Refiners lower pet coke prices in May on weak demand
Indian refiners reduced pet coke prices for May 2025 due to weak demand and high availability. Reliance Industries did not declare prices for the second month, as all output was used for internal gasification. Nayara reduced prices by INR 1,070/t to INR 13,860/t. MRPL cut road prices to INR 10,430/t and rail/barge rates to INR 10,130/t. CPCL revised prices to INR 13,940/t, reflecting a smaller adjustment. Export tags at Panipat, Paradip, and Haldia stayed above domestic rake-based rates.
IOC announces fresh pet coke price cuts in May
Indian Oil Corporation (IOC) announced a second pet coke price cut for May, effective 10 May 2025, after its earlier INR 1,000/t reduction on 4 May. At Koyali, road supply rates fell to INR 10,880/t and by rakes to INR 10,680/t, down INR 1,080/t each. Panipat prices dropped by INR 1,090/t to INR 11,810/t.
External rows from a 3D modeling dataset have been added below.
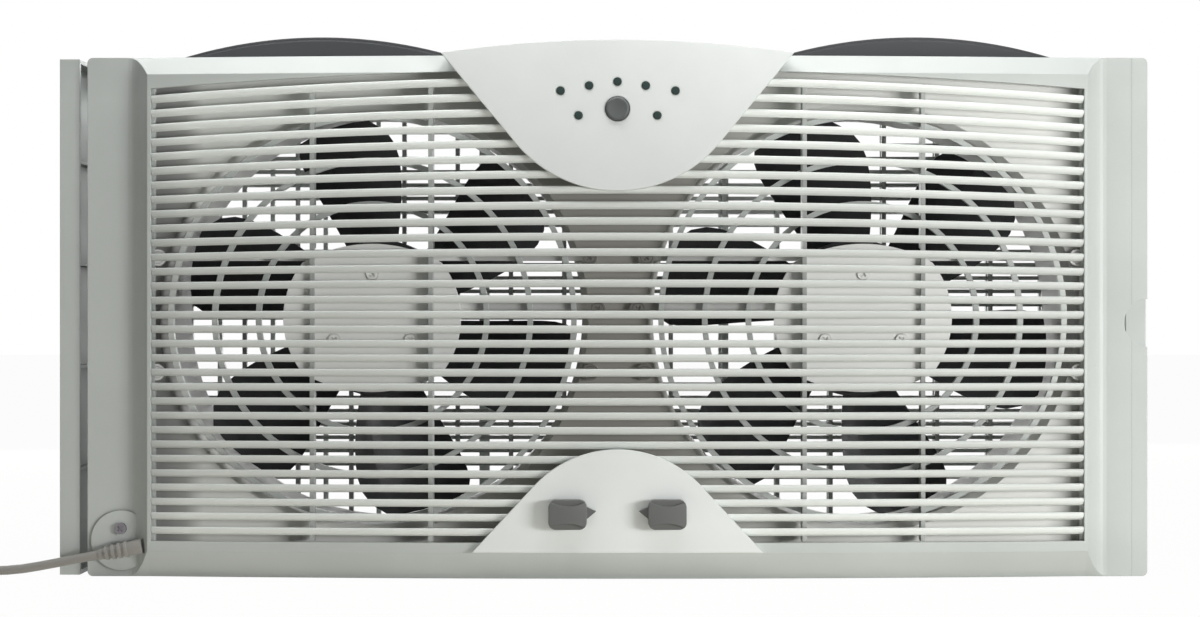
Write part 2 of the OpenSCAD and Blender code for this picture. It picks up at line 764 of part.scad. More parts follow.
// Feet of a motor mount: two at each side, and one on the deeper arm towards the middle
function foot_spots(s) = concat([for (sx = [-1, 1]) for (z = arm_rows)
    [sx * sqrt(foot_at * foot_at - z * z), z]], [[-s * foot_at, mid_z]]);

module cover_2d(r, flat) {
    intersection() {
        circle(r);
        translate([0, cover_arc - flat]) circle(cover_arc, $fn = 180);
        translate([0, flat - cover_arc]) circle(cover_arc, $fn = 180);
    }
}

module motor_mount(s) {
    translate([s * fan_gap / 2, 0, fan_z]) {
        difference() {
            union() {
                along_y(y_cover, y_cover + cover_t) cover_2d(cover_r, cover_flat);
                y_cyl(cup_r, y_cover + cover_t - eps, y_can1 - 2, 0, 0);
                for (p = foot_spots(s)) let (h = p[1] == mid_z ? mid_h : arm_h) {
                    block(min(0, p[0]), max(0, p[0]), y_arm0, y_arm0 + arm_d, p[1] - h / 2, p[1] + h / 2);
                    y_cyl(foot_r, y_arm0, y_pan, p[0], p[1]);
                }
            }
            y_cyl(can_r, y_can0, y_can1 + 5, 0, 0);
            for (p = foot_spots(s)) {
                y_cyl(screw_r + hole_fit, y_arm0 - 1, y_deck, p[0], p[1]);
                y_cyl(cap_r + hole_fit, y_arm0 - 1, y_foot_screw, p[0], p[1]);
            }
            for (a = can_screws) translate([can_screw_r * cos(a), 0, can_screw_r * sin(a)]) {
                y_cyl(screw_r + hole_fit, y_cover - 1, y_can0 + 1);
                y_cyl(cap_r + hole_fit, y_cover - 1, y_motor_screw);
            }
        }
    }
}

module motor_mount_left() color(c_cover) motor_mount(-1);
module motor_mount_right() color(c_cover) motor_mount(1);

module motor_can(s) {
    translate([s * fan_gap / 2, 0, fan_z]) difference() {
        y_cyl(can_r, y_can0, y_can1, 0, 0);
        y_cyl(can_r - can_t, y_can0 + can_t, y_can1 - can_t, 0, 0);
        y_cyl(bush_r, y_can1 - can_t - 1, y_can1 + 1, 0, 0);
        for (a = can_screws) y_cyl(screw_r, y_can0 - 1, y_can0 + can_t + 1, can_screw_r * cos(a),
            can_screw_r * sin(a));
        for (a = [0:45:315]) y_cyl(3, y_can1 - can_t - 1, y_can1 + 1, 20 * cos(a), 20 * sin(a));
    }
    // seat of the front bushing
    translate([s * fan_gap / 2, 0, fan_z]) difference() {
        y_cyl(bush_r + 1.6, y_can0 + can_t - eps, y_can0 + can_t + bush_len, 0, 0);
        y_cyl(bush_r, y_can0 + can_t, y_can0 + can_t + bush_len + 1, 0, 0);
    }
}

module motor_can_left() color(c_metal) motor_can(-1);
module motor_can_right() color(c_metal) motor_can(1);

// Stator: laminated ring with four wound poles
module stator(s) {
    y0 = y_can0 + can_t + 7;
    y1 = y_can1 - can_t - 2;
    translate([s * fan_gap / 2, 0, fan_z]) {
        color(c_metal) difference() {
            y_cyl(can_r - can_t, y0, y1, 0, 0);
            y_cyl(25, y0 - 1, y1 + 1, 0, 0);
        }
        for (a = [45:90:315]) rotate([0, a, 0]) {
            color(c_metal) intersection() {
                block(17, 26, y0, y1, -4, 4);
                difference() {
                    y_cyl(25.5, y0, y1, 0, 0);
                    y_cyl(18, y0 - 1, y1 + 1, 0, 0);
                }
            }
            color(c_copper) difference() {
                block(19.5, 23.5, y0 - 2.5, y1 + 1.5, -7, 7);
                block(19, 24, y0, y1, -4, 4);
            }
        }
    }
}

module stator_left() stator(-1);
module stator_right() stator(1);

module bushings(s) {
    translate([s * fan_gap / 2, 0, fan_z]) for (y = [y_can0 + can_t, y_can1 - can_t - 4.6]) difference() {
        y_cyl(bush_r, y, y + bush_len, 0, 0);
        y_cyl(shaft_r + play, y - 1, y + bush_len + 1, 0, 0);
    }
}

module bushings_left() color(c_brass) bushings(-1);
module bushings_right() color(c_brass) bushings(1);

module motor_shaft(s) {
    translate([s * fan_gap / 2, 0, fan_z]) {
        y_cyl(shaft_r, y_can0 + can_t + 0.6, shaft_end, 0, 0);
        y_cyl(17.2, y_can0 + can_t + bush_len + 1, y_can1 - can_t - 5.2, 0, 0);
    }
}

module motor_shaft_left() color(c_metal) motor_shaft(-1);
module motor_shaft_right() color(c_metal) motor_shaft(1);

// Blade: a cambered, twisted sheet between a leading and a trailing edge that sweep with radius
blade_rows = 9;
blade_cols = 6;
function mixed(a, b, t) = a + (b - a) * t;
function blade_radius(i) = let (t = i / (blade_rows - 1))
    mixed(hub_r - 1.6, tip_r, 1 - (1 - t) * (1 - 0.35 * t));
function blade_angle(t, u) = let (round_off = 7 * pow(t, 6))
    mixed(mixed(-21, -11, t) + round_off, mixed(21, 23, t) - round_off * 0.6, u);
function blade_depth(r, t, u) = let (chord = r * (mixed(42, 34, t)) * PI / 180)
    chord * tan(mixed(pitch_hub, pitch_tip, t)) * (u - 0.5) - 0.07 * chord * (1 - pow(2 * u - 1, 2));
function blade_point(i, j, d) = let (t = i / (blade_rows - 1), u = j / (blade_cols - 1),
    r = blade_radius(i), a = 90 + blade_angle(t, u), e = (j == 0 || j == blade_cols - 1) ? 0.4 : 1)
    [r * cos(a), blade_depth(r, t, u) + d * e * blade_t / 2, r * sin(a)];

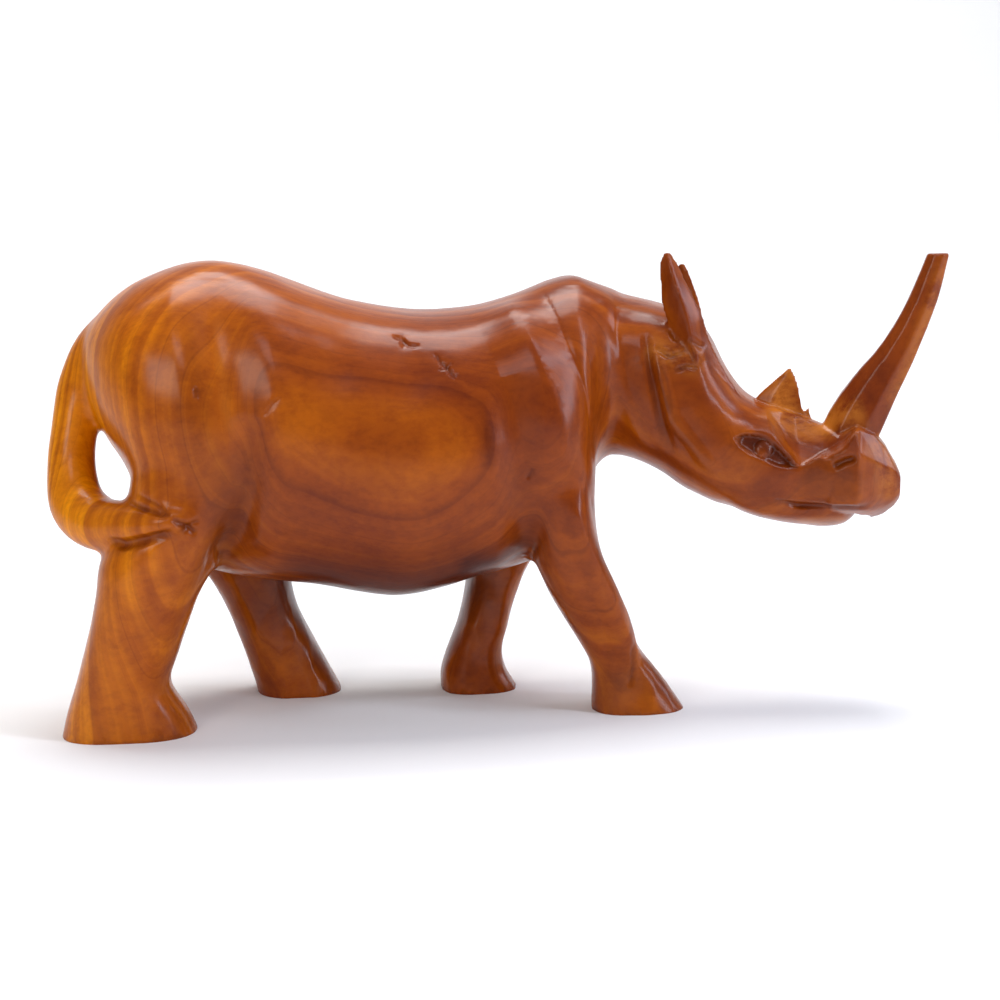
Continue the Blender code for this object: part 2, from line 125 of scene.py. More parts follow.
shop = bpy.data.collections.new("workbench")
bpy.context.scene.collection.children.link(shop)


def curve_rows(rows, steps):
    """Rows between the stations, on a smooth curve through every station."""
    rows = np.array(rows, float)
    ends = np.vstack([2 * rows[0] - rows[1], rows, 2 * rows[-1] - rows[-2]])
    out = []
    for i in range(1, len(rows)):
        a, b, c, d = ends[i - 1:i + 3]
        for k in range(steps):
            t = k / steps
            bend = (2 * a - 5 * b + 4 * c - d) * t * t
            out.append(0.5 * (2 * b + (c - a) * t + bend + (3 * b - a - 3 * c + d) * t ** 3))
    out.append(rows[-1])
    return np.array(out)


def skin(name, rings):
    """A closed object through rings that all have the same number of points."""
    sides = len(rings[0])
    points = [tuple(p) for ring in rings for p in ring]
    faces = []
    for i in range(len(rings) - 1):
        for k in range(sides):
            a = i * sides + k
            b = i * sides + (k + 1) % sides
            faces.append((a, b, b + sides, a + sides))
    faces.append(tuple(range(sides)))
    faces.append(tuple(range(len(points) - sides, len(points))))
    mesh = bpy.data.meshes.new(name)
    mesh.from_pydata(points, [], faces)
    bm = bmesh.new()
    bm.from_mesh(mesh)
    bmesh.ops.recalc_face_normals(bm, faces=bm.faces)
    bm.to_mesh(mesh)
    bm.free()
    obj = bpy.data.objects.new(name, mesh)
    shop.objects.link(obj)
    return obj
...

Paradip road rates declined to INR 11,100/t and by rakes to INR 9,900/t. Haldia’s prices were revised to INR 10,270/t (road) and INR 10,070/t (rake). Export rates were also lowered, with Paradip at INR 11,400/t and Haldia at INR 11,270/t.
India coal freights flat on weak demand, limited vessel movement
Coal freights to India remained mostly unchanged w-o-w due to muted vessel demand and slow chartering. Rates from Hay Point to Paradip held steady at $14.4/t, while Richards Bay to Paradip stood at $13.1/t. Indonesia-India (East Kalimantan to Paradip) freights stayed at $13.5/t despite soft market sentiment. Higher vessel availability was offset by a few prompt laycan inquiries, helping prevent sharp rate drops. Inventories at Indian ports rose 5.2% w-o-w to 14.95 mnt, reflecting subdued thermal coal demand. Baltic indices showed mixed trends: BDI fell 122 points w-o-w to 1,299, BPI dropped to 1,353, while BSI edged up to 969. Supramax time-charter rates in the Pacific remained firm, offering broader market stability.